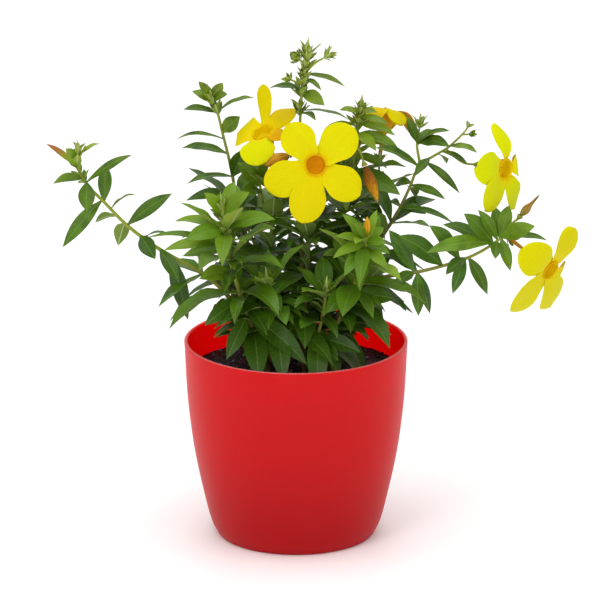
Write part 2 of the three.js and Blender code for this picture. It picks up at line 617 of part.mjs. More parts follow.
// The axis of a stem, from its foot in the soil to its end
function stemAxis({ foot: [x, y], path, thick }) {
  const heights = [SOIL_TOP - STEM_DEPTH, SOIL_TOP - STEM_DEPTH / 2, SOIL_TOP + STEM_RISE];
  const rooted = heights.map((z) => [x, y, z]);
  const curve = new THREE.CatmullRomCurve3([...rooted, ...path].map(vector));
  return { curve, runs: runsOf(curve), thick, step: STEM_STEP, before: rooted.length };
}

// The axis of a side shoot, rooted in the wood of its stem
function shootAxis({ path: [start, ...rest], thick }, parent) {
  const points = [seatOn(parent.runs, vector(start)), ...rest.map(vector)];
  const curve = new THREE.CatmullRomCurve3(points);
  return { curve, runs: runsOf(curve, SHOOT_STEP), thick, step: SHOOT_STEP, before: 0 };
}

// A place in a path's own numbers as a share of its curve
function placeOn(place, path, { before }) {
  return Math.min(LAST_SEAT, (place + before) / (path.length + before - 1));
}

// The leaves with tips of their own on one axis, and the tuft at its end
function growTips(owner, growth, axis, pieces) {
  for (const row of growth.leaves ?? []) {
    const place = placeOn(row[0], growth.path, axis);
    const outline = row[4] > NARROW_TO_WIDTH ? LEAF_OUTLINE : SMALL_OUTLINE;
    growLeaf(owner, TIP_TRIES, (attempt) => tipLeaf(axis, place, row, attempt), outline, pieces);
  }
  if (!growth.tuft) return;
  const [at, length, count] = growth.tuft;
  for (let i = 0; i < count; i += 1) {
    const draws = {
      place: placeOn(at - TUFT.back, growth.path, axis),
      azimuth: i * 360 / count + spread(TUFT.turnJitter),
      rise: TUFT.rise + spread(TUFT.riseJitter),
      length: length * (1 + spread(TUFT.lengthJitter)),
      sag: TUFT.sag,
      roll: TUFT.roll,
    };
    growLeaf(owner, TRIES, (attempt) => whorlLeaf(axis, draws, attempt), SMALL_OUTLINE, pieces);
  }
}

// Whorls at even distances along a stem, older and lower ones flatter and longer
function growWhorls(owner, growth, axis, pieces) {
  const [first, last, distance, count, length] = growth.whorls;
  const start = placeOn(first, growth.path, axis);
  const end = placeOn(last, growth.path, axis);
  const span = axis.curve.getLength() * (end - start);
  const rows = Math.max(1, Math.round(span / distance));
  for (let row = 0; row <= rows; row += 1) {
    const age = 1 - row / rows;
    const turn = row * WHORL_TURN + spread(AZIMUTH_JITTER);
    for (let i = 0; i < count; i += 1) {
      const draws = {
        place: start + (end - start) * row / rows,
        azimuth: turn + i * 360 / count + spread(AZIMUTH_JITTER / 2),
        rise: RISE.young + (RISE.old - RISE.young) * age + spread(RISE.jitter),
        length: length * (YOUNG_LENGTH + (1 - YOUNG_LENGTH) * age + spread(LENGTH_JITTER)),
        sag: SAG.young + (SAG.old - SAG.young) * age + spread(SAG.jitter),
        roll: spread(ROLL_JITTER),
      };
      const outline = draws.length > SHORT_TO_LENGTH ? LEAF_OUTLINE : SMALL_OUTLINE;
      growLeaf(owner, TRIES, (attempt) => whorlLeaf(axis, draws, attempt), outline, pieces);
    }
  }
}

// A round green bud at the end of a shoot
function knobSolid([x, y, z], radius) {
  return solidOf(new THREE.IcosahedronGeometry(radius, 0).scale(0.9, 0.9, 1.1).translate(x, y, z));
}

// Turns +Z to a direction and sets a geometry at a point
function placed(geometry, direction, point) {
  const turn = new THREE.Quaternion().setFromUnitVectors(UP, direction);
  return geometry.applyQuaternion(turn).translate(point.x, point.y, point.z);
}

// The stalk, cup and sepals that carry a flower or a bud at a foot
function calyxPieces(from, foot, direction, sepals) {
  const { radius, length, sides, sink } = CALYX;
  const base = foot.clone().addScaledVector(direction, -length - SEAT_GAP);
  const straight = Math.min(KNEE.most, base.distanceTo(from) * KNEE.share);
  const knee = base.clone().addScaledVector(direction, -straight);
  const end = base.clone().addScaledVector(direction, sink);
  const line = new THREE.CatmullRomCurve3([from, knee, end]);
  const stalk = rodSolid(line, [STALK_RADIUS, STALK_RADIUS], SHOOT_STEP);
  const outline = [[0, 0], [STALK_RADIUS, 0], [radius, length], [0, length]];
  const cup = solidOf(placed(turned(outline, sides), direction, base));
  const pieces = [stalk, cup];
  for (let i = 0; i < sepals; i += 1) {
    const out = new THREE.Vector3(1, 0, 0).cross(direction).normalize()
      .applyAxisAngle(direction, radians(i * 360 / sepals));
    const root = base.clone().addScaledVector(direction, length - sink)
      .addScaledVector(out, radius - SEPAL.sink);
    const way = direction.clone().addScaledVector(out, SEPAL.lean).normalize();
    const tip = root.clone().addScaledVector(way, SEPAL.length);
    const bend = root.clone().lerp(tip, 0.5).addScaledVector(out, SEPAL.bow);
    const leaf = { root, bend, tip, facing: out.clone().negate(), width: SEPAL.width };
    pieces.push(bladeSolid(leaf, SMALL_OUTLINE, BLADE_THICKNESS));
  }
  return pieces;
}

// A flower: a funnel open at its mouth, with five broad petals round it
function flowerSolid({ mouth, faces, tube, petals }) {
  const direction = vector(faces).normalize();
  const centre = vector(mouth);
  const inside = FUNNEL.slice(1).map(([r, z]) => [r - FUNNEL_WALL, z]).reverse();
  const outline = [[0, -tube], [TUBE_RADIUS, -tube], ...FUNNEL, ...inside, [0, FUNNEL_BLIND]];
  let flower = solidOf(placed(turned(outline, FUNNEL_SIDES), direction, centre));
  const right = new THREE.Vector3().crossVectors(UP, direction).normalize();
  const top = new THREE.Vector3().crossVectors(direction, right).normalize();
  for (const [angle, reach, tilt, width] of petals) {
    const out = right.clone().multiplyScalar(Math.cos(radians(angle)))
      .addScaledVector(top, Math.sin(radians(angle)));
    const root = centre.clone().addScaledVector(out, FUNNEL.at(-1)[0] - FUNNEL_WALL)
      .addScaledVector(direction, -PETAL_SINK);
    const tip = centre.clone().addScaledVector(out, reach * Math.cos(radians(tilt)))
      .addScaledVector(direction, -reach * Math.sin(radians(tilt)));
    const bend = centre.clone().addScaledVector(out, reach * 0.5).addScaledVector(direction, PETAL_ARCH);
    const petal = { root, bend, tip, facing: direction, width };
    flower = flower.add(bladeSolid(petal, PETAL_OUTLINE, PETAL_THICKNESS));
  }
  return flower;
}

// A closed bud: a pointed spindle
function budSolid({ foot, tip, radius, form }) {
  const start = vector(foot);
  const axis = vector(tip).sub(start);
  const length = axis.length();
  const outline = [[0, 0], ...BUD_FORMS[form].map(([r, z]) => [r * radius, z * length]), [0, length]];
  return solidOf(placed(turned(outline, BUD_SIDES), axis.normalize(), start));
}

// What carries the flowers and buds of one stem
function carriers(name, axes) {
  const runs = axes.map((axis) => axis.runs);
  const carried = [
    ...FLOWERS.filter(({ stem }) => stem === name).map(({ mouth, faces, tube, from }) => {
      const direction = vector(faces).normalize();
      return { from, direction, foot: vector(mouth).addScaledVector(direction, -tube), sepals: 5 };
    }),
    ...BUDS.filter(({ stem }) => stem === name).map(({ foot, tip, from }) => (
      { from, direction: vector(tip).sub(vector(foot)).normalize(), foot: vector(foot), sepals: 0 })),
  ];
  return carried.flatMap(({ from, foot, direction, sepals }) => {
    const seats = runs.map((run) => seatOn(run, vector(from)));
    seats.sort((a, b) => a.distanceTo(vector(from)) - b.distanceTo(vector(from)));
    return calyxPieces(seats[0], foot, direction, sepals);
  });
}

const group = new THREE.Group();
const pot = potSolid();
const soil = soilSolid();
claim('pot', pot);
claim('soil', soil);
group.add(meshOf('pot', pot, RED), meshOf('soil', soil, EARTH));

for (const flower of FLOWERS) {
  const solid = flowerSolid(flower);
  claim(flower.name, solid);
  group.add(meshOf(flower.name, solid, YELLOW));
}
for (const bud of BUDS) {
  const solid = budSolid(bud);
  claim(bud.name, solid);
  group.add(meshOf(bud.name, solid, bud.look));
}

// The bare wood of every stem comes first, so that no leaf grows through it
const grown = STEMS.map((stem) => {
  const axis = stemAxis(stem);
  const shoots = (stem.shoots ?? []).map((shoot) => ({ growth: shoot, axis: shootAxis(shoot, axis) }));
  const axes = [axis, ...shoots.map((shoot) => shoot.axis)];
  const rods = axes.map(({ curve, thick, step }) => rodSolid(curve, thick, step));
  const knobs = shoots.filter(({ growth }) => growth.knob)
    .map(({ growth }) => knobSolid(growth.path.at(-1), growth.knob));
  const pieces = [...rods, ...knobs, ...carriers(stem.name, axes)];
  pieces.forEach((piece) => claim(stem.name, piece));
  return { stem, axis, shoots, pieces };
});
for (const { stem, axis, shoots, pieces } of grown) {
  growTips(stem.name, stem, axis, pieces);
  for (const shoot of shoots) growTips(stem.name, shoot.growth, shoot.axis, pieces);
}
for (const { stem, axis, pieces } of grown) growWhorls(stem.name, stem, axis, pieces);
for (const { stem, pieces } of grown) {
  group.add(meshOf(stem.name, wasm.Manifold.union(pieces), stem.look));
}

export default group;
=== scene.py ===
"""A potted allamanda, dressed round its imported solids.

The leaves, stems, flowers and buds are grown again here by the rules that the
solids follow, with finer pieces. Lengths are in millimetres until a piece is
made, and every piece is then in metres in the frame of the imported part.
"""

import math

import bmesh
import bpy
import numpy as np
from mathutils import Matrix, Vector, bvhtree, kdtree, noise


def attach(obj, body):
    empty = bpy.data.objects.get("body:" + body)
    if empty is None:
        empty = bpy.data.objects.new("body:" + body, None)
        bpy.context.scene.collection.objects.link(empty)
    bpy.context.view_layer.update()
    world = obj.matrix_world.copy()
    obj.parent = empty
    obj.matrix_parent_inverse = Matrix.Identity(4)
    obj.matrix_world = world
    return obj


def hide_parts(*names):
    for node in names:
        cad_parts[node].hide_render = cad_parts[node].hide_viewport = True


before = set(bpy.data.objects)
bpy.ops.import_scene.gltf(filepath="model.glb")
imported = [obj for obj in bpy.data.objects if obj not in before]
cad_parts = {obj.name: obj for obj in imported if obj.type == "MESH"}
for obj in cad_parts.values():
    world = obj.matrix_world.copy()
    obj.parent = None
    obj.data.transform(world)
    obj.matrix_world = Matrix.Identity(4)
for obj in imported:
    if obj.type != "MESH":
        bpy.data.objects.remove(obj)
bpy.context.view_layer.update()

MM = 0.001

# The photograph's view, in metres and degrees
PITCH = math.radians(17.2)
DISTANCE = 4.0
TARGET = Vector((0.0029, 0, 0.1735))
SENSOR_MM = 36
LENS_MM = 336

# The pot: outer outline from the foot to the rim, as radius and height
POT_HEIGHT = 144
POT_WALL = 2.5
POT_FLOOR = 3
POT_OUTLINE = [(54, 0), (57, 1.5), (60.8, 9), (67.2, 34), (73.2, 64), (77.6, 100), (80, POT_HEIGHT)]
GROOVE = dict(inner=20, outer=46, depth=1.2)
DRAIN = dict(count=5, ring=33, radius=4)

# The soil
SOIL_TOP = 120
SOIL_CROWN = 1
SOIL_SWELL = 1.6
SEAT_GAP = 0.3
STEM_DEPTH = 24
STEM_RISE = 4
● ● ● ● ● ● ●
• Instructions for the task:
Copy each line of the listing that contains the string "imported".

• Task output:
"""A potted allamanda, dressed round its imported solids.
made, and every piece is then in metres in the frame of the imported part.
imported = [obj for obj in bpy.data.objects if obj not in before]
cad_parts = {obj.name: obj for obj in imported if obj.type == "MESH"}
for obj in imported:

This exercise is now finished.